The recommended entry point is lynse.VectorDBClient. It selects local or remote mode from uri and returns database and collection clients with the same high-level API.

VectorDBClient

import lynse

client = lynse.VectorDBClient(uri=None, api_key=None, read_only=False)
Parameter Type Description
uri str | pathlib.Path | None None or a filesystem path uses local mode. http://... or https://... uses remote mode.
api_key str | None Bearer token for remote HTTP auth. Ignored in local mode.
read_only bool Open local storage read-only. Ignored in remote mode.
Method Description
create_database(database_name, drop_if_exists=False) Create or open a database.
get_database(database_name) Open an existing database.
list_databases() Return database names.
drop_database(database_name) Drop a database.
snapshot_database(database_name, snapshot_path) Snapshot a database to a server/local filesystem path.
restore_database(database_name, snapshot_path, overwrite=False) Restore a database snapshot.
close() Close the underlying HTTP client or local manager handle.

Database Client

Returned by create_database() or get_database().

Method Description
require_collection(collection, dim=None, n_threads=10, warm_up=False, drop_if_exists=False, description=None, dtypes="float32", default_index="FLAT-IP") Create or open a collection. Use dtypes="float16" for half-precision vector storage. New collections build default_index after the first primary vector write; pass default_index=None to disable this.
get_collection(collection, warm_up=True) Open an existing collection.
drop_collection(collection) Drop a collection.
show_collections() List collection names.
show_collections_details() Return collection details as pandas DataFrame when pandas is available, otherwise list of dicts.
database_exists() Check database existence.
update_collection_description(collection, description) Update collection description.
snapshot_collection(collection, snapshot_path) Snapshot one collection.
restore_collection(collection, snapshot_path, overwrite=False) Restore one collection snapshot.
export_collection(collection, export_path) Export one collection to JSONL plus binary vectors.
import_collection(collection, export_path, overwrite=False) Import a collection export.
snapshot_database(snapshot_path) Snapshot this database.
restore_database(snapshot_path, overwrite=False) Restore this database from a snapshot.
drop_database() Drop this database.
is_read_only Local database property indicating whether storage was opened read-only.
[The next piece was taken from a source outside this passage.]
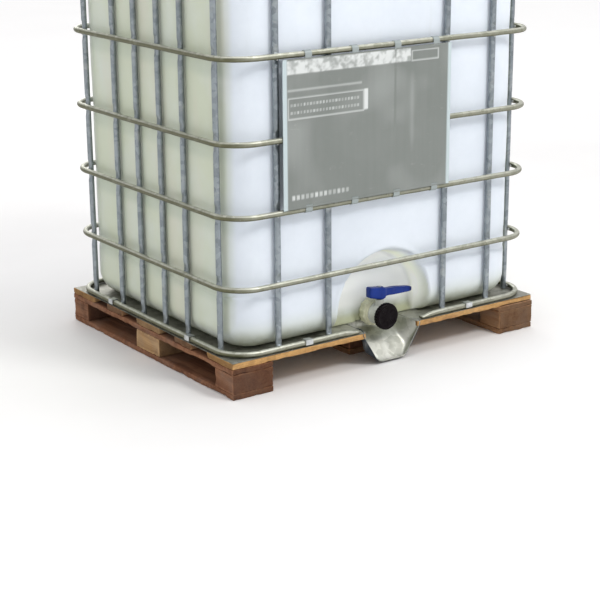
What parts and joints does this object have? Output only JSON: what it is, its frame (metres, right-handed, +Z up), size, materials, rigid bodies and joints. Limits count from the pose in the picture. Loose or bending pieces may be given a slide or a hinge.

Remote-only database helpers:

Method Description
set_environment(env) Set server environment values.
get_environment() Read server environment values.

Collection Writes

Method Description
insert_session() Context manager that commits on success and discards pending buffered writes on exception.
with collection: Collection context manager that calls commit() on successful exit.
add(ids, *, vectors=None, documents=None, embed_func=None, fields=None, batch_size=1000, wire_dtype="float32") Add one or more records. Provide vectors directly, or provide documents with an optional custom batch embedding function. IDs may be strings or non-negative integers.
upsert(ids, *, vectors, fields=None, batch_size=1000, wire_dtype="float32") Insert or update one or more records by public ID.
commit() Fast logical commit: make writes visible and clear WAL without forcing recursive fsync.
flush() Flush pending buffers and bytes without clearing WAL. Advanced storage operation.
checkpoint() Force a durable checkpoint, sync committed state, and clear WAL.
close() Flush and close the collection handle.

commit() is optimized for normal ingestion latency. It does not guarantee that data has reached stable storage at the instant the call returns; operating system writeback controls that timing. Call checkpoint() when a batch must be durably on disk before backup, snapshot, shutdown, or acknowledging a critical write. flush() is lower-level: it pushes pending bytes but intentionally keeps WAL state.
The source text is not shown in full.